** Begin DATA SEGMENT **

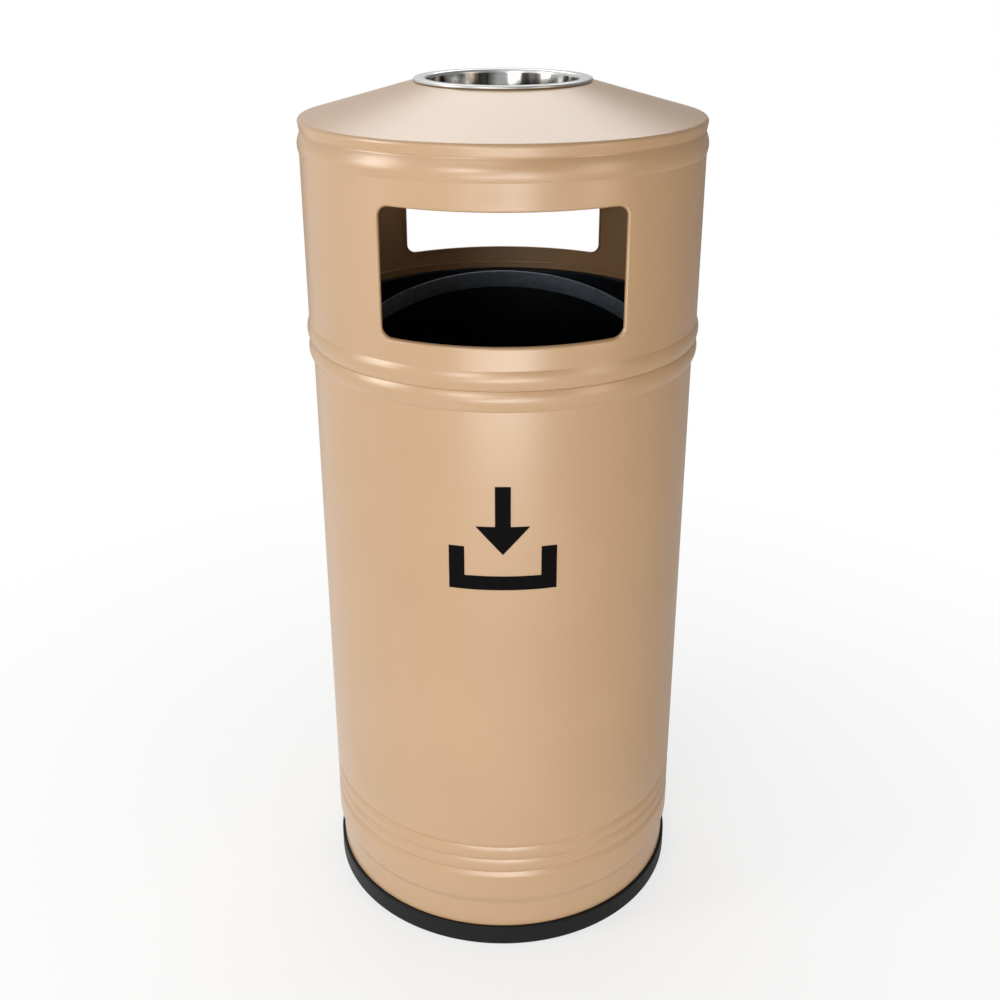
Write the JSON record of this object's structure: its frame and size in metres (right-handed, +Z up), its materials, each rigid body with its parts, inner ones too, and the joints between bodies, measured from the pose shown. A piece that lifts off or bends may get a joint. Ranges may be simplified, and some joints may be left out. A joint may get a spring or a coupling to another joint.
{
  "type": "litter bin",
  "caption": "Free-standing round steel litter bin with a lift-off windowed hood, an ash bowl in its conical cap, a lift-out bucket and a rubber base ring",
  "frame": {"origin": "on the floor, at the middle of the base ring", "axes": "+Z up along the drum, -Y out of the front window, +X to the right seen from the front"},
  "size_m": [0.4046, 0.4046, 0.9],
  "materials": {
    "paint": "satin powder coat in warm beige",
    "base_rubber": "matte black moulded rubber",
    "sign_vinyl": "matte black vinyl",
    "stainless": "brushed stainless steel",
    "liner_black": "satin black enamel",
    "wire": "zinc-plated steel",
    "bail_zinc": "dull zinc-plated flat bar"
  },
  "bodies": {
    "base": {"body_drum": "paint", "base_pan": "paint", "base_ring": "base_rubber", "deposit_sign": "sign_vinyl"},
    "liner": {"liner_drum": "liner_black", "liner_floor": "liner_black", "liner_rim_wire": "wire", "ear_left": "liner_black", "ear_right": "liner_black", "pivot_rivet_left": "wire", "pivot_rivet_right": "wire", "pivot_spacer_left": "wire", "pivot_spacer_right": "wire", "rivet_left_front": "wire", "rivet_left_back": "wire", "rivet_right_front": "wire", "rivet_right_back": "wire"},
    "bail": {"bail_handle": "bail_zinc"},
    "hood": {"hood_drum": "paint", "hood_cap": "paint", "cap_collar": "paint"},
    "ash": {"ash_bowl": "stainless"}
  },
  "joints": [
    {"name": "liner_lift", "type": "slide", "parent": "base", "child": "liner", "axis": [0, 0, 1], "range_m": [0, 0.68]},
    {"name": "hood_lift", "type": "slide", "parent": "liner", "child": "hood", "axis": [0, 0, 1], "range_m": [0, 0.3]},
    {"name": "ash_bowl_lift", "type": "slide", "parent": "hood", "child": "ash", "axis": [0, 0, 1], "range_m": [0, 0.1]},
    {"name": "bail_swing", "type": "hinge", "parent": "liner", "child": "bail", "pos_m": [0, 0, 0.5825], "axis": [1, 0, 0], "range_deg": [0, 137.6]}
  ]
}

** End DATA SEGMENT **

THE REQUEST —
Return every line exactly.

THE REPLY —
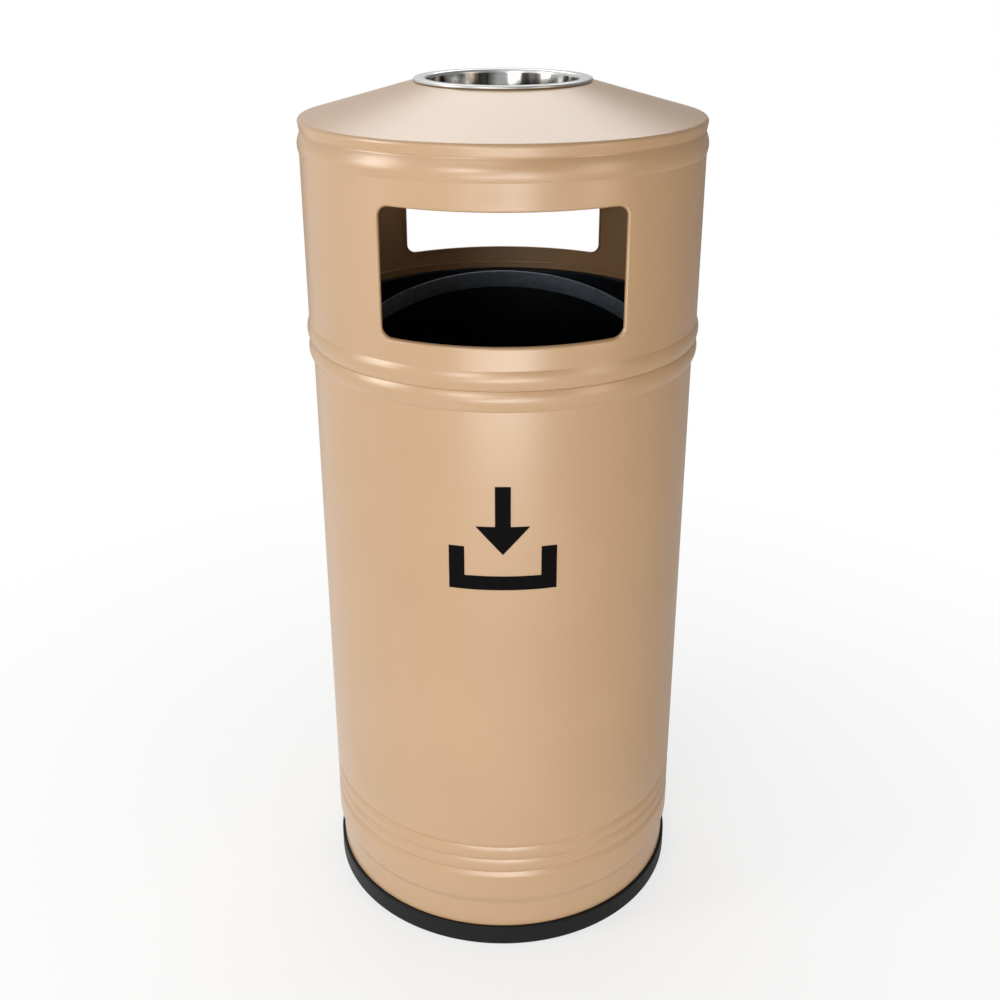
Write the JSON record of this object's structure: its frame and size in metres (right-handed, +Z up), its materials, each rigid body with its parts, inner ones too, and the joints between bodies, measured from the pose shown. A piece that lifts off or bends may get a joint. Ranges may be simplified, and some joints may be left out. A joint may get a spring or a coupling to another joint.
{
  "type": "litter bin",
  "caption": "Free-standing round steel litter bin with a lift-off windowed hood, an ash bowl in its conical cap, a lift-out bucket and a rubber base ring",
  "frame": {"origin": "on the floor, at the middle of the base ring", "axes": "+Z up along the drum, -Y out of the front window, +X to the right seen from the front"},
  "size_m": [0.4046, 0.4046, 0.9],
  "materials": {
    "paint": "satin powder coat in warm beige",
    "base_rubber": "matte black moulded rubber",
    "sign_vinyl": "matte black vinyl",
    "stainless": "brushed stainless steel",
    "liner_black": "satin black enamel",
    "wire": "zinc-plated steel",
    "bail_zinc": "dull zinc-plated flat bar"
  },
  "bodies": {
    "base": {"body_drum": "paint", "base_pan": "paint", "base_ring": "base_rubber", "deposit_sign": "sign_vinyl"},
    "liner": {"liner_drum": "liner_black", "liner_floor": "liner_black", "liner_rim_wire": "wire", "ear_left": "liner_black", "ear_right": "liner_black", "pivot_rivet_left": "wire", "pivot_rivet_right": "wire", "pivot_spacer_left": "wire", "pivot_spacer_right": "wire", "rivet_left_front": "wire", "rivet_left_back": "wire", "rivet_right_front": "wire", "rivet_right_back": "wire"},
    "bail": {"bail_handle": "bail_zinc"},
    "hood": {"hood_drum": "paint", "hood_cap": "paint", "cap_collar": "paint"},
    "ash": {"ash_bowl": "stainless"}
  },
  "joints": [
    {"name": "liner_lift", "type": "slide", "parent": "base", "child": "liner", "axis": [0, 0, 1], "range_m": [0, 0.68]},
    {"name": "hood_lift", "type": "slide", "parent": "liner", "child": "hood", "axis": [0, 0, 1], "range_m": [0, 0.3]},
    {"name": "ash_bowl_lift", "type": "slide", "parent": "hood", "child": "ash", "axis": [0, 0, 1], "range_m": [0, 0.1]},
    {"name": "bail_swing", "type": "hinge", "parent": "liner", "child": "bail", "pos_m": [0, 0, 0.5825], "axis": [1, 0, 0], "range_deg": [0, 137.6]}
  ]
}